# start of Exercise data

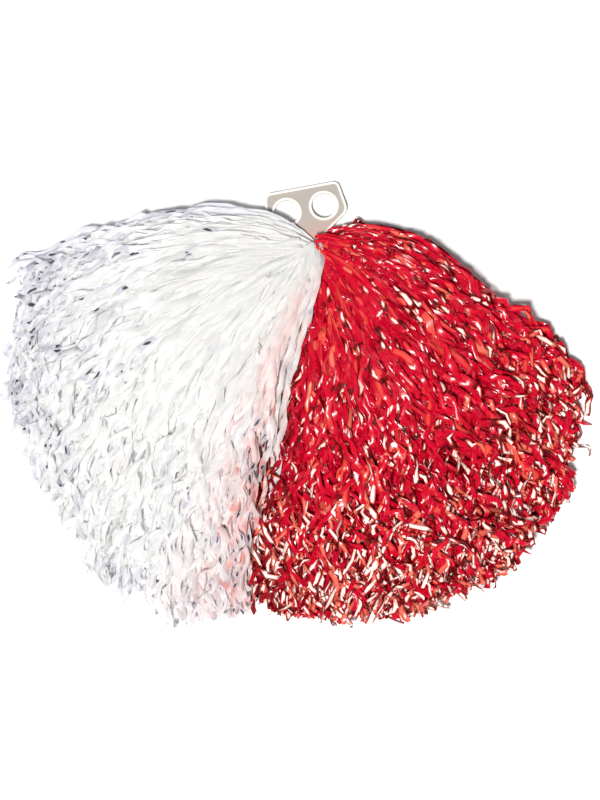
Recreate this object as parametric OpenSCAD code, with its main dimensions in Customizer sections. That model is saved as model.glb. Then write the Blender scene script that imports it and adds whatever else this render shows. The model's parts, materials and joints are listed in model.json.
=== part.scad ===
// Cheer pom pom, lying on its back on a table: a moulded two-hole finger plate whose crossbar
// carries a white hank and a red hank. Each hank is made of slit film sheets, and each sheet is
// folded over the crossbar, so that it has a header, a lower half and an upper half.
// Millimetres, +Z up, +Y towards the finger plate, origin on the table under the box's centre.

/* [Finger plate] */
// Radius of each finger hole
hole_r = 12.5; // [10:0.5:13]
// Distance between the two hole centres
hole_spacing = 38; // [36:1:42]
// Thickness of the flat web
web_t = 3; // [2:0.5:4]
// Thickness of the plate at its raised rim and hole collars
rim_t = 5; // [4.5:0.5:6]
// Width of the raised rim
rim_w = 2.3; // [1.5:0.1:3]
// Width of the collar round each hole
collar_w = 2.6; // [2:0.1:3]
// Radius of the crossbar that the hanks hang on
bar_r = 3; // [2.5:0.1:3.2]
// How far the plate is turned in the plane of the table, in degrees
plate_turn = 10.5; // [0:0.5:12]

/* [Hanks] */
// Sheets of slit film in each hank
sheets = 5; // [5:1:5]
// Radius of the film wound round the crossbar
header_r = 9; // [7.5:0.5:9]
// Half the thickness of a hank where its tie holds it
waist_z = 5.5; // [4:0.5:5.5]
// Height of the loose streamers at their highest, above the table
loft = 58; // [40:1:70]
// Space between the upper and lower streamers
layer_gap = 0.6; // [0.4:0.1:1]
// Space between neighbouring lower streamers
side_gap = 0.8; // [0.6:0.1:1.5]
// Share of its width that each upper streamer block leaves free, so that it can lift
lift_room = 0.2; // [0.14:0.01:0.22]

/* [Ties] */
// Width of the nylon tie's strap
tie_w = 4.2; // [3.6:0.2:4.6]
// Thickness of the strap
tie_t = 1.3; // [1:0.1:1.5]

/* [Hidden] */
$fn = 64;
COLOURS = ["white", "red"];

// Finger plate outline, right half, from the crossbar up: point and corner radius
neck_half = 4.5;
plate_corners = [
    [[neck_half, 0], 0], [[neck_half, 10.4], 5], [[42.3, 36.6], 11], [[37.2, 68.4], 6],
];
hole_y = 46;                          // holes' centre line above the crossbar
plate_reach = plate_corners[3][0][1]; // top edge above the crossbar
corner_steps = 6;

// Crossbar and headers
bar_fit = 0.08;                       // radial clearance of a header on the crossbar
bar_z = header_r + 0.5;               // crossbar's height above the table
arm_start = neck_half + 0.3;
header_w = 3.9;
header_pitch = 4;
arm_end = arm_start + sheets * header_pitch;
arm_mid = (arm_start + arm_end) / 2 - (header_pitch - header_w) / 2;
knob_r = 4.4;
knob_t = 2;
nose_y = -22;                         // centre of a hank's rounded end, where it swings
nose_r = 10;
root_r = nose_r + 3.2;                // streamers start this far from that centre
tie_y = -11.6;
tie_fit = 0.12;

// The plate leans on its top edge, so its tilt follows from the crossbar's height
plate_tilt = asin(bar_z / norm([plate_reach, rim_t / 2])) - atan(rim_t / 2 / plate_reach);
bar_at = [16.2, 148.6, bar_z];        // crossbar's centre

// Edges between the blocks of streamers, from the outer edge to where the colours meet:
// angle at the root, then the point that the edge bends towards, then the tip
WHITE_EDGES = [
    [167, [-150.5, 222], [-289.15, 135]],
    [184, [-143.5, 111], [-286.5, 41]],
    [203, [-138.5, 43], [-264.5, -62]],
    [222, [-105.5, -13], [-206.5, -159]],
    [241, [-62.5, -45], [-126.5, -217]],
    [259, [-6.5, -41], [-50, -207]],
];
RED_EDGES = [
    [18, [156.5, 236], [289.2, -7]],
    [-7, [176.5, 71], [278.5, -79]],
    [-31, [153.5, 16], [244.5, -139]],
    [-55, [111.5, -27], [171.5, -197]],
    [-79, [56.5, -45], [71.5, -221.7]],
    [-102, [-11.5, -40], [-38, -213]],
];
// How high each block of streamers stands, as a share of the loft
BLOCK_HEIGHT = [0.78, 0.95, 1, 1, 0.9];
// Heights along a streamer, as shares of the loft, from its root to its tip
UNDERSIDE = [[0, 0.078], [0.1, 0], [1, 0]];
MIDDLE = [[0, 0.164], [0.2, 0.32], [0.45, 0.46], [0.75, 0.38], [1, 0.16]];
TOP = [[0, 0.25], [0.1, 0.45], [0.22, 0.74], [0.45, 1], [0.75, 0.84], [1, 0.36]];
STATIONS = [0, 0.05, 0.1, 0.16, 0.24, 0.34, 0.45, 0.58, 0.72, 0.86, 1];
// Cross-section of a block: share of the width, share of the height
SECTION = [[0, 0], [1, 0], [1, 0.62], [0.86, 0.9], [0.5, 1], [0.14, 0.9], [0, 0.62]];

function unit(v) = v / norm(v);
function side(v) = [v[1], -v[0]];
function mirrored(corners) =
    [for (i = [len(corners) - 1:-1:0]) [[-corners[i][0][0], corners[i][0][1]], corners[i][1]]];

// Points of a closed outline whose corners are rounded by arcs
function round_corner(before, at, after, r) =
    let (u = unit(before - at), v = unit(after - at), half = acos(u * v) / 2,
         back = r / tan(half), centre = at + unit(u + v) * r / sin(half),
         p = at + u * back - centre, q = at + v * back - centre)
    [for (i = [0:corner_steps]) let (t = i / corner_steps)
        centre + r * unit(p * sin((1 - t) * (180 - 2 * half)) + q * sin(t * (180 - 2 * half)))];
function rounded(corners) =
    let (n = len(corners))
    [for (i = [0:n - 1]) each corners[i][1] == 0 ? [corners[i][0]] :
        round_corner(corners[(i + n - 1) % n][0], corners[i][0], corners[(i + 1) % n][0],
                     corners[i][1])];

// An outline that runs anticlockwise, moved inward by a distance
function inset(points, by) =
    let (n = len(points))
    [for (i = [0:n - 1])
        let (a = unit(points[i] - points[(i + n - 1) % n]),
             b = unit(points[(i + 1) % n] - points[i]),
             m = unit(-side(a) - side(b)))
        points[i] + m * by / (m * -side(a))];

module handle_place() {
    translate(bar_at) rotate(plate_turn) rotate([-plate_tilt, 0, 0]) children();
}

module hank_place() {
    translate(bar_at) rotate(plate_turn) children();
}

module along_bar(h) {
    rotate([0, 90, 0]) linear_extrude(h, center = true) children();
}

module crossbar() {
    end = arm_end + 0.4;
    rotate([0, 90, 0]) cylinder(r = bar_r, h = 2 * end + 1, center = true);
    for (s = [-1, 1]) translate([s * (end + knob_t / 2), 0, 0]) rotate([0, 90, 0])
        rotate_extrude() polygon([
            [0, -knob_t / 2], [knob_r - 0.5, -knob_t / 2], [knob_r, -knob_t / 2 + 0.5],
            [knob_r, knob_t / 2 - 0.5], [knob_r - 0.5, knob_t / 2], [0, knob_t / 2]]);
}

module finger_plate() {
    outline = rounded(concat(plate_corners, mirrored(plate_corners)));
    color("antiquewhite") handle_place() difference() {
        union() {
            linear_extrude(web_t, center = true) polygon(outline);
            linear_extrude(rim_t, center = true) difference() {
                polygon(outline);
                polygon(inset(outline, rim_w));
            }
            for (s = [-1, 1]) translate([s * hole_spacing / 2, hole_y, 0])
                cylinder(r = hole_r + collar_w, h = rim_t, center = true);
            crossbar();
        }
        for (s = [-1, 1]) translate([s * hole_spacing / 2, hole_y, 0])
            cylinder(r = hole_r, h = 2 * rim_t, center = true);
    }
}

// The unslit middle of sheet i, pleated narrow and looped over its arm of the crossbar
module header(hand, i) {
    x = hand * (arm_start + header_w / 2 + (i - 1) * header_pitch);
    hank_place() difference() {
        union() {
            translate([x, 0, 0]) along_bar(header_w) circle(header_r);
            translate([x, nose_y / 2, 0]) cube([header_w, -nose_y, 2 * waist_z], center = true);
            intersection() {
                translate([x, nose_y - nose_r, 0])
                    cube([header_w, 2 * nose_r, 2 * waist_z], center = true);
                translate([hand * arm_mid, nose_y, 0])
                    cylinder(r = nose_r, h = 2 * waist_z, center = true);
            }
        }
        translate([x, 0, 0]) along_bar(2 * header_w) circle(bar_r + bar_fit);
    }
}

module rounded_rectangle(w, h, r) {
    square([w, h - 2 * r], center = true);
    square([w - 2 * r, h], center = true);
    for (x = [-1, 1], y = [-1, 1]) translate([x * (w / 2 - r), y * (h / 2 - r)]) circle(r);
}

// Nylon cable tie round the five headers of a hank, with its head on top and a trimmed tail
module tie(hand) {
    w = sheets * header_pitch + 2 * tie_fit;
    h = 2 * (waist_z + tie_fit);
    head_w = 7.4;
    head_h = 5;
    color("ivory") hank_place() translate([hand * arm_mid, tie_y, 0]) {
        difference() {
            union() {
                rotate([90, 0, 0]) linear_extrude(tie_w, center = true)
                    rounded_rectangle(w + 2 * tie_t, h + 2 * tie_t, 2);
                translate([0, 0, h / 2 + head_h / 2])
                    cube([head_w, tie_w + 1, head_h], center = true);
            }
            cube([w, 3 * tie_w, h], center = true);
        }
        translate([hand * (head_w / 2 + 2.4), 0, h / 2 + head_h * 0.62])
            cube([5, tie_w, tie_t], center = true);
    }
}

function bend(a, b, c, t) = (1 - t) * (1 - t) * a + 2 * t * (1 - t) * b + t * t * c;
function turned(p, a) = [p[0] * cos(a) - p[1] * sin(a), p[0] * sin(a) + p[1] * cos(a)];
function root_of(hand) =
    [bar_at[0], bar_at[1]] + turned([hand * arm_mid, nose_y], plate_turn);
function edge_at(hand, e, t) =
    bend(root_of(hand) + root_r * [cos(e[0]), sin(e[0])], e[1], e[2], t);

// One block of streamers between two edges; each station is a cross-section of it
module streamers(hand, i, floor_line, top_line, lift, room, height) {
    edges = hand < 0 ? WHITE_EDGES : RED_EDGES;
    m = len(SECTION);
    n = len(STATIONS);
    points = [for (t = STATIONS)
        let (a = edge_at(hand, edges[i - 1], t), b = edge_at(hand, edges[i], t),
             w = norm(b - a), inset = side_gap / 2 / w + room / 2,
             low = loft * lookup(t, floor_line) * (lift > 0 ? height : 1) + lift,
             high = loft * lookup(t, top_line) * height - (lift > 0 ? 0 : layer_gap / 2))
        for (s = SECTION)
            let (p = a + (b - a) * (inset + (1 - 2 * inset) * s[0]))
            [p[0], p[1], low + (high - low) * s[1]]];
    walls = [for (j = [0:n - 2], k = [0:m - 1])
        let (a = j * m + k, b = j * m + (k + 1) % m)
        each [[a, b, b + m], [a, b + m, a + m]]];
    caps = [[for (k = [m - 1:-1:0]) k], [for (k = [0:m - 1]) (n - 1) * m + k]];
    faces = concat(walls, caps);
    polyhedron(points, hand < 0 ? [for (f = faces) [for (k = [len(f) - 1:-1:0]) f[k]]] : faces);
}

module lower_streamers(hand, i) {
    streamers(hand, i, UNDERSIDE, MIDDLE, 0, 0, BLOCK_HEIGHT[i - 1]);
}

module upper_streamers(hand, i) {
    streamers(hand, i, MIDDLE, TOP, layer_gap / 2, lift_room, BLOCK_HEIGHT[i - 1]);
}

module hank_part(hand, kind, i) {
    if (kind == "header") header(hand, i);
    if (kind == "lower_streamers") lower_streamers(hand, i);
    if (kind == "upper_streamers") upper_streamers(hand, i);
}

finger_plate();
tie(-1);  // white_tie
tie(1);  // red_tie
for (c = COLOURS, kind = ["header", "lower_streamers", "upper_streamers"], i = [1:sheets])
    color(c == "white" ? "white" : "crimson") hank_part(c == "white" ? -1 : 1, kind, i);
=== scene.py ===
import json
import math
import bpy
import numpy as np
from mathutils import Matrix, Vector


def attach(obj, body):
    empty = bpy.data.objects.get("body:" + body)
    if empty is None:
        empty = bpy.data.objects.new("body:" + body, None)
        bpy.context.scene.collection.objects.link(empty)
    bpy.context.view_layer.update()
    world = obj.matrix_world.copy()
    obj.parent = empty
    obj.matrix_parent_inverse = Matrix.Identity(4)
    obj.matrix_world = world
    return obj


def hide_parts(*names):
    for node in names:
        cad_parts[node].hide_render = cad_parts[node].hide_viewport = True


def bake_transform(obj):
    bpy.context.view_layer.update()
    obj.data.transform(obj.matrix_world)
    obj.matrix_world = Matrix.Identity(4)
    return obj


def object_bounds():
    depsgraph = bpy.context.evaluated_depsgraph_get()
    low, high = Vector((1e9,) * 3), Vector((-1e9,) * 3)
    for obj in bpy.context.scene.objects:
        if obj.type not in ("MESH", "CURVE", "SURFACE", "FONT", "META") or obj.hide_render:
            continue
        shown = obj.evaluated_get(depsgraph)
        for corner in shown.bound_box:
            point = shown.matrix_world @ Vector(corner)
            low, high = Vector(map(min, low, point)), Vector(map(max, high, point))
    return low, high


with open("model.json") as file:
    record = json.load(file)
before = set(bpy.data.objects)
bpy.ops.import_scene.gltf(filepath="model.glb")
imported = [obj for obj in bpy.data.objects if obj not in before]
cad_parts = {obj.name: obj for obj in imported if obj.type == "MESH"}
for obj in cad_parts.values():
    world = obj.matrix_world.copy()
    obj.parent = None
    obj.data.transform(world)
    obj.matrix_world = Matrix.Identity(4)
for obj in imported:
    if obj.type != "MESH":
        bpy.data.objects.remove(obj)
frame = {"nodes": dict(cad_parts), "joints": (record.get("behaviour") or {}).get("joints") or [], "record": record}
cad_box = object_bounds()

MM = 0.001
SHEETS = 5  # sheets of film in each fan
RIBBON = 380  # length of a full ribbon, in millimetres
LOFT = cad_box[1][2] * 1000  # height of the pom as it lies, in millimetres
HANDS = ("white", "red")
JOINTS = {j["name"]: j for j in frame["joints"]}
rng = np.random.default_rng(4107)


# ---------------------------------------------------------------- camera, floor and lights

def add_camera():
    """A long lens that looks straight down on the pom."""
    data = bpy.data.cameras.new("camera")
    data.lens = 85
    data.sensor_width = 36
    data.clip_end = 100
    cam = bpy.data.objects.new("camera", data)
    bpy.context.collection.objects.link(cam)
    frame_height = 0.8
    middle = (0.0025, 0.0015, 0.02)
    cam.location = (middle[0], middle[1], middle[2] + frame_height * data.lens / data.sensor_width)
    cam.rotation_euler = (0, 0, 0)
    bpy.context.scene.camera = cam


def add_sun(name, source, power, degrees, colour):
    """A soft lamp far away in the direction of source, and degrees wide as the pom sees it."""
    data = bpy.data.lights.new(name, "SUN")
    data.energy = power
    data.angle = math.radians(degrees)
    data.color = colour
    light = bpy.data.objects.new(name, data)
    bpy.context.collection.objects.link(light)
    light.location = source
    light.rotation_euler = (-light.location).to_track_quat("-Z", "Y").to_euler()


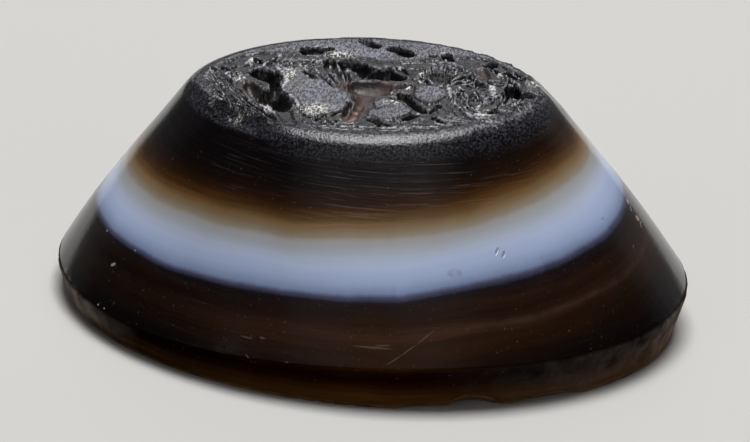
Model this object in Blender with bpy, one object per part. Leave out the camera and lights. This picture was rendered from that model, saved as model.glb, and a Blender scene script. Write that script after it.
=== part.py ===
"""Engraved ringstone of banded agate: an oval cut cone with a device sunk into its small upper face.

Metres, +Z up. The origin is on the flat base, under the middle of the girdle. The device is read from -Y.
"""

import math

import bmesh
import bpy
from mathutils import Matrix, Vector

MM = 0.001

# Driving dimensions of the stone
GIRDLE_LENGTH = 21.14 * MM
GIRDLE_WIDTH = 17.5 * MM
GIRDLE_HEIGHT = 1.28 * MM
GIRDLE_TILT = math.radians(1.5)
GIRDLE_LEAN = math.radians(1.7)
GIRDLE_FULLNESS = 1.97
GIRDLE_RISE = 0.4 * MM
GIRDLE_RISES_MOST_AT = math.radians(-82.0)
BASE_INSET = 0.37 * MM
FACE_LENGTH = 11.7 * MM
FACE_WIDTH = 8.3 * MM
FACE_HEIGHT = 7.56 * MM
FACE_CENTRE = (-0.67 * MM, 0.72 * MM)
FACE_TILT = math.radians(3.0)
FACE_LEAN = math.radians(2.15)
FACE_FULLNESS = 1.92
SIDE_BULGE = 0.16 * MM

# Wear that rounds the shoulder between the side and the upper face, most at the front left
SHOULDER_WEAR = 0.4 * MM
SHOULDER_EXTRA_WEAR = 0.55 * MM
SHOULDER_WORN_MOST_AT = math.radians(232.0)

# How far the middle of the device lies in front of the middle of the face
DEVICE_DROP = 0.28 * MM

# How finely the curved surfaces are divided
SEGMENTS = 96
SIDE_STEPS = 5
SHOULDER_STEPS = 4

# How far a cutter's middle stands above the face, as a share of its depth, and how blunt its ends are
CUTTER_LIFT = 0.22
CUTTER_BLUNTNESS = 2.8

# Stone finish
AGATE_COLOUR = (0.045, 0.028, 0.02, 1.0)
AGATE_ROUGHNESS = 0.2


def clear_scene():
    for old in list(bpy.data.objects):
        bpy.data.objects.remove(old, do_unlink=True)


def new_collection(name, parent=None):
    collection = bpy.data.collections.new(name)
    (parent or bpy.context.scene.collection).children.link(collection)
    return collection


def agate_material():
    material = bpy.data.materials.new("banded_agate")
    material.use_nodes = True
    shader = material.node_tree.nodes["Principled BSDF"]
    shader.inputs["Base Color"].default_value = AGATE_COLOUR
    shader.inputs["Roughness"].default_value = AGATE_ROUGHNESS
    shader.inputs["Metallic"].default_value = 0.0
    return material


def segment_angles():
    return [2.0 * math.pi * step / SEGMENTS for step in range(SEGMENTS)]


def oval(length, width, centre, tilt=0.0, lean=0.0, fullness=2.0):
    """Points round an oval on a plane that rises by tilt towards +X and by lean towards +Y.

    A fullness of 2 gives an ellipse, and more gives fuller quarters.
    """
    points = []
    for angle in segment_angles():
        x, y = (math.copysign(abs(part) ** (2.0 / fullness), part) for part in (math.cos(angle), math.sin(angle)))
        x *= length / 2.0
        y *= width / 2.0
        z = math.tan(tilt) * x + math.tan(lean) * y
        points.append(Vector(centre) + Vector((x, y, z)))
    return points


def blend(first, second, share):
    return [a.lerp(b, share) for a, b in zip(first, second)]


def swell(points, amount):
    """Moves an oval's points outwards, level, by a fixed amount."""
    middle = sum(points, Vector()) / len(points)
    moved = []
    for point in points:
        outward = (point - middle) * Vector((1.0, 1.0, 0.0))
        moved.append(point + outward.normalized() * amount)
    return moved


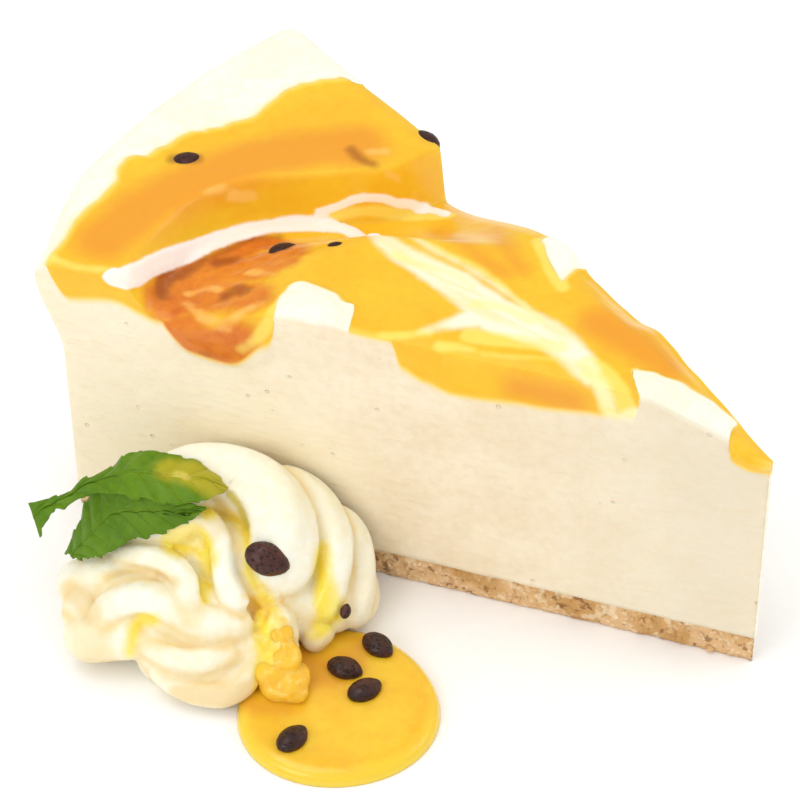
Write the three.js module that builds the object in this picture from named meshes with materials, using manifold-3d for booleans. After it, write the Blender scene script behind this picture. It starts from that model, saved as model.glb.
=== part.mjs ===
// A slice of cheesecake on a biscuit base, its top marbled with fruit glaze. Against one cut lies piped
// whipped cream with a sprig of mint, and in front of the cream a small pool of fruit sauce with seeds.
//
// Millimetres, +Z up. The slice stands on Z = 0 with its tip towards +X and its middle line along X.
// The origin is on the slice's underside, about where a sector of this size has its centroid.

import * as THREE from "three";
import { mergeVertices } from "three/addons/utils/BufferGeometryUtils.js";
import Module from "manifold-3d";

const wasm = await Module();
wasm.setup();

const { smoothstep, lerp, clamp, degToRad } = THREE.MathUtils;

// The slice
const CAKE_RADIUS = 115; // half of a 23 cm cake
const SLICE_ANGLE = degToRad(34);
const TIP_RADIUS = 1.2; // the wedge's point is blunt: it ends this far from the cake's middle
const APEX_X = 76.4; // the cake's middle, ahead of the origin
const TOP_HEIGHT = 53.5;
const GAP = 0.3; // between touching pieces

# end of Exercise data

### Short task
Nothing but the lines from the one with "module lower_streamers(hand, i)" to the one with "point = shown.matrix_world" should be echoed, both of them included, exactly as written.

### Reply
module lower_streamers(hand, i) {
    streamers(hand, i, UNDERSIDE, MIDDLE, 0, 0, BLOCK_HEIGHT[i - 1]);
}

module upper_streamers(hand, i) {
    streamers(hand, i, MIDDLE, TOP, layer_gap / 2, lift_room, BLOCK_HEIGHT[i - 1]);
}

module hank_part(hand, kind, i) {
    if (kind == "header") header(hand, i);
    if (kind == "lower_streamers") lower_streamers(hand, i);
    if (kind == "upper_streamers") upper_streamers(hand, i);
}

finger_plate();
tie(-1);  // white_tie
tie(1);  // red_tie
for (c = COLOURS, kind = ["header", "lower_streamers", "upper_streamers"], i = [1:sheets])
    color(c == "white" ? "white" : "crimson") hank_part(c == "white" ? -1 : 1, kind, i);
=== scene.py ===
import json
import math
import bpy
import numpy as np
from mathutils import Matrix, Vector


def attach(obj, body):
    empty = bpy.data.objects.get("body:" + body)
    if empty is None:
        empty = bpy.data.objects.new("body:" + body, None)
        bpy.context.scene.collection.objects.link(empty)
    bpy.context.view_layer.update()
    world = obj.matrix_world.copy()
    obj.parent = empty
    obj.matrix_parent_inverse = Matrix.Identity(4)
    obj.matrix_world = world
    return obj


def hide_parts(*names):
    for node in names:
        cad_parts[node].hide_render = cad_parts[node].hide_viewport = True


def bake_transform(obj):
    bpy.context.view_layer.update()
    obj.data.transform(obj.matrix_world)
    obj.matrix_world = Matrix.Identity(4)
    return obj


def object_bounds():
    depsgraph = bpy.context.evaluated_depsgraph_get()
    low, high = Vector((1e9,) * 3), Vector((-1e9,) * 3)
    for obj in bpy.context.scene.objects:
        if obj.type not in ("MESH", "CURVE", "SURFACE", "FONT", "META") or obj.hide_render:
            continue
        shown = obj.evaluated_get(depsgraph)
        for corner in shown.bound_box:
            point = shown.matrix_world @ Vector(corner)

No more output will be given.